A low-rank decomposition-based deconvolution algorithm for rapid volumetric reconstruction of light field μPIV

Light field micro-particle image velocimetry can characterize three-dimensional microflow through the volumetric reconstruction of tracer particle distributions. This can be achieved by light field imaging and volumetric reconstruction techniques such as the Richardson-Lucy deconvolution (RLD) method. However, the convolution operations of RLD are computationally complex due to the laterally shift-variant point spread function (PSF), which significantly lowers the reconstruction efficiency. Thus, a low-rank decomposition-based deconvolution (LRDD) method is proposed to improve the reconstruction efficiency. Through direct deconvolution, the PSF is converted to a point source, eliminating the shift variance and decreasing the number of convolution kernels, thereby reducing the computational complexity of convolution operations.

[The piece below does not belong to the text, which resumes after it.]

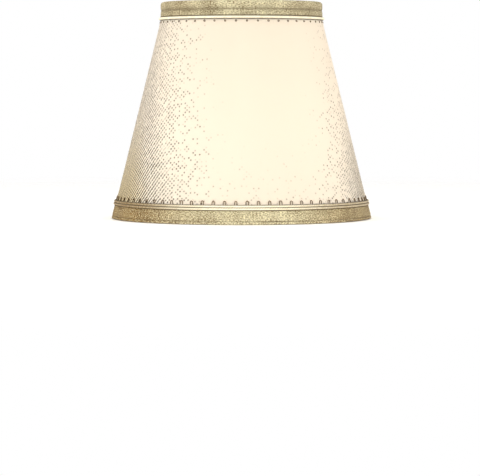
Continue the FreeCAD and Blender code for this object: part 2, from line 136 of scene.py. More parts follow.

Further, the point source, which is composed of several two-dimensional matrices, is decomposed into one-dimensional kernels through low-rank decomposition for reducing the computational time of convolution operations. The performance of LRDD and RLD is investigated by numerical studies on the volumetric reconstruction. Experiments were carried out in a microchannel to validate the proposed LRDD. Results demonstrated that the reconstruction efficiency of LRDD is above 9 times faster than RLD for the volumetric reconstruction of the tracer particle distribution.